'Women's rights are ignored': Iranian student in UCC speaks out against country’s regime

Tehran native Shadi Mahjoum has been bravely speaking out against the regime since she was a child.
'Women's rights are ignored': Iranian student in UCC speaks out against country’s regime

Shadi Mahjoum, from Iran, is now studying medicine at University College, Cork. Her family left Iran for Boston, USA eight and a half years ago. Pic Larry Cummins.

A University College Cork medicine student who risked her life at the age of 12 to help a woman injured in Iranian protests has spoken out against the country’s latest atrocities.

Tehran native Shadi Mahjoum has been bravely speaking out against the regime since she was a child. Nonetheless, she acknowledged that others with publicly shared views have not been so lucky. The regime have shown no mercy. Most recently, a 35-year-old local of a small village in northern Iran was sentenced to death for allegedly burning the Qur’an and “insulting holy things.”

He formed part of one of many anti-government protests sparked by the death of Mahsa Amini who died in custody for allegedly wearing her hijab incorrectly. Meanwhile, the widower of 17-year-old Mona Heidari has been sentenced to eight years in prison for her “honour killing.” Sajjab Heydari was seen carrying her severed head through the streets while smiling after the crime took place last February.

In the months leading up to that horrific scene Mona had attempted to flee to Turkey due to alleged domestic abuse. Sajjab is believed to have refused any previous requests for a divorce. Mona’s parents later pardoned him for the murder.

Shadi has risked her own life in opposition to the regime. It comes as frontline workers in Iran are being forced to lie about the causes of injuries or deaths as a percentage find themselves arrested, interrogated, physically assaulted (with one alleged killing) for treating patients in secret. “I come from a political family,” Shadi told The Echo.

She referred to one incident during her childhood that left the family in fear for their safety “We were in a car escaping from a protest when we spotted one person who had been shot in the leg.
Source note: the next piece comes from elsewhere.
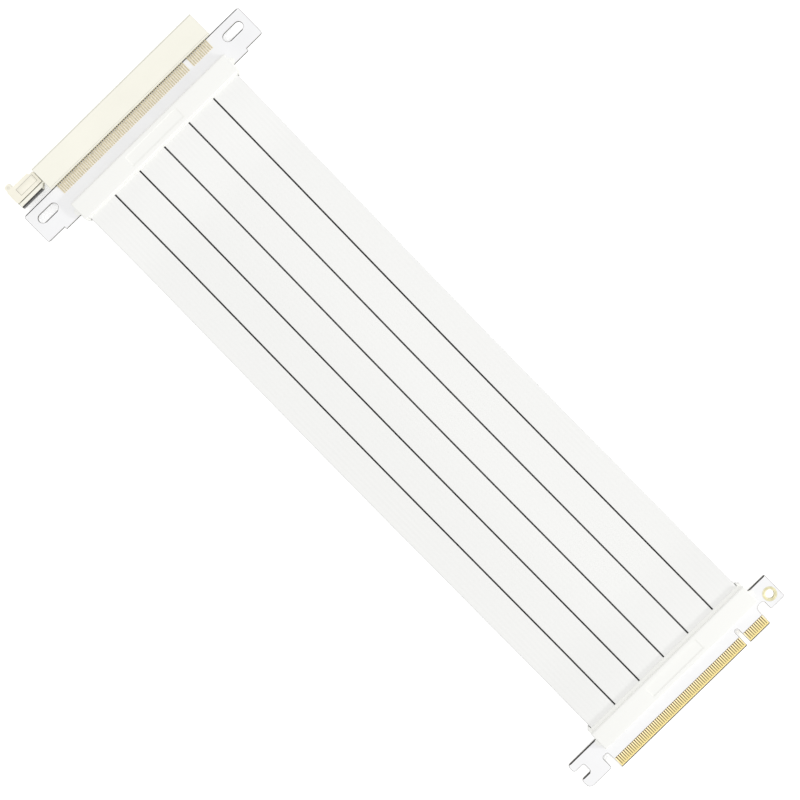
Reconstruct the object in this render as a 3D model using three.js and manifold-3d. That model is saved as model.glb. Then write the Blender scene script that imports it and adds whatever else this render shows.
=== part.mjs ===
// GPU riser cable: an edge-mount x16 card slot on a small board, twelve flat ribbons in two layers,
// and a plug board with gold fingers. Millimetres. +X runs from the slot to the plug, +Y is the side
// of the key, +Z is up. The origin lies on the surface that the cable rests on, under the middle.

import * as THREE from 'three';
import { mergeVertices } from 'three/addons/utils/BufferGeometryUtils.js';
import Module from 'manifold-3d';

// Contacts, alike in the slot and on the plug
const contactPitch = 1;
const contactsBeforeKey = 11;
const contactsAfterKey = 71;
const keyStep = 3;
const contactWidth = 0.5;
const contactThickness = 0.3;
const springReach = 6.2;
const carrierWidth = 1;
const carrierGap = 0.8;
const legReach = 4.55;

// Gold fingers
const fingerWidth = 0.7;
const fingerLength = 4.2;
const fingerThickness = 0.1;
const fingerBar = 0.6;

// Boards and the tongue of the plug
const boardThickness = 1.6;
const boardCorner = 1;
const stepCorner = 0.3;
const tongueMargin = 0.65;
const tongueLength = 8.6;
const tongueBevel = 0.5;
const tongueBevelDepth = 0.3;
const keyNotchWidth = 1.9;
const keyNotchLength = 8;
const tongueFlat = 0.05;
const plugShift = 1.37;

// How far a cutting tool runs past the face that it opens
const past = 1;

// Slot housing
const housingDepth = 11.25;
const housingHeight = 7.4;
const housingEnd = 3;
const housingChamfer = 0.5;
const slotWidth = 1.8;
const slotDepth = 7.8;
const slotLead = 0.6;
const slotEndRoom = 0.8;
const springPocket = 0.5;
const mouthWall = 1.3;
const keyClearance = 0.15;

// Latch lever at the end of the slot, and the arm that carries it
const latchThickness = 4.8;
const latchLength = 13.45;
const latchDepth = 6.45;
const latchAhead = 0.3;
const latchNeckDepth = 1.05;
const latchNeckLength = 1.8;
const latchTabReach = 2.3;
const latchTabLength = 3.25;
const latchHeel = 1.1;
const latchCorner = 0.2;
const tabCorner = 0.4;
const tabToe = 0.9;
const latchSkin = 0.4;
const latchGap = 0.3;
const armDepth = 2.25;
const armRootDepth = 0.65;
const cardGroove = 1.8;
const cardGrooveDepth = 4.25;
const lugRadius = 0.95;
const lugPlay = 0.2;
const pinRadius = 0.45;
const pinClearance = 0.1;

// Socket board
const socketBoardWidth = 120.6;
const socketBoardStep = 1.15;
const socketEarWidth = 9;
const boardShowing = 9.65;
const slottedHoleWidth = 3.8;
const slottedHoleLength = 10;
const slottedHoleEdge = 5.6;
const slottedHoleSide = 8.2;

// Ear and hooked tail of the plug board
const earSetback = 4;
const earNotch = 4.2;
const earWidth = 7.7;
const tailSetback = 2.85;
const tailNotch = 3.1;
const tailWidth = 12.5;
const tailSlotWidth = 4.35;
const tailSlotLength = 5.45;
const tailSlotSetback = 4.95;
const tailCorner = 2.4;
const prongCorner = 1.2;
const plugCorner = 0.6;
const leadCorner = 0.3;
const notchCorner = 0.9;
const earNotchCorner = 1.6;
const ringRadius = 3.05;
const ringHoleRadius = 1.85;
const ringWall = 0.15;
const ringSetback = 8.8;
const ringSide = 8;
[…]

The bullet had hit an artery. 

"We knew she would die alone if we left her there. There was a lot of fear. 

"I knew that I would have been beaten down if I faced police.”

The family knew it was a significant risk to present at the hospital. “The revolutionary guards have stations in the hospital. They asked our names when we arrived but my parents were afraid. My father gave a fake name but the guard knew he was lying somehow and asked what his real name was. I could feel so much tension and fear. They already knew everything about us. My biggest concern was that they might come after us later.”

Even hospitals have become dangerous places in Iran. “Many people who get injured don’t go to the hospital because they realise that revolutionary guards will be waiting for them. Instead, they go home and call a doctor outside of Iran.”

 Shadi Mahjoum, from Iran, is now studying medicine at University College, Cork. Her family left Iran for Boston, USA eight and a half years ago. Pic Larry Cummins.
Shadi Mahjoum, from Iran, is now studying medicine at University College, Cork. Her family left Iran for Boston, USA eight and a half years ago. Pic Larry Cummins.

Fortunately, on this occasion, both parties were left unharmed. “We called the woman’s husband to come get her as soon as he could because it wasn’t safe. We got in contact with them sometime later and luckily, she was okay.” 

The activist continued to defy the regime. Speaking about her schooldays she said: “The operation has always been happening. It just changes and fluctuates overtime, especially with the Government crackdown. Even while in school I would always try to show my opposition. The principal told me I had to follow the rules but I would not do it. Because of this, my parents were often brought in to provide an explanation but they were on my side and argued that what they were following was against their ethical views.” 

Shadi was regularly threatened with expulsion. However, her test scores were so impressive they feared her absence might bring down the school’s overall average. “We were ordered to wear a hijab since some of our teachers were male. You can’t go to school or do anything in society without a hijab. It was when I was wearing mine improperly that I was threatened with expulsion. Praying in the mosques was mandatory but I came up with every excuse not to go. 

"It wasn’t what I believed but rather what the government want society to believe.”

Shadi, whose parents are now based in Boston, said she will continue to speak out against the regime. “I’m trying to amplify the voices of those forced to stay silent; anything to show the world what’s going on. My relatives are still there so it’s a good opportunity to be the voice of the people. Women’s rights are ignored. We are second - maybe even third or fourth-class citizens. If you want to leave the country you need the permission of your husband or partner. A woman is unable to undergo surgery without the approval of her husband first. All these requirements are dominating people’s lives.”

She refuses to give up hope. “It’s horrifying but at the same time we are optimistic because we know that nothing can break this unity. What happened was a spark in our society.”

She praised the courage of activists in Iran.

“People from the ages of 10 to 80 are facing guns and bullets. We cannot live under this dictatorship. Many in Iran feel they have nothing to lose and want to make life better for the next generation. They are being shot with bullets in their eyes. So many have lost their eyes for just being on the streets. Iranians no longer want a reform of the regime, they want an end to it.”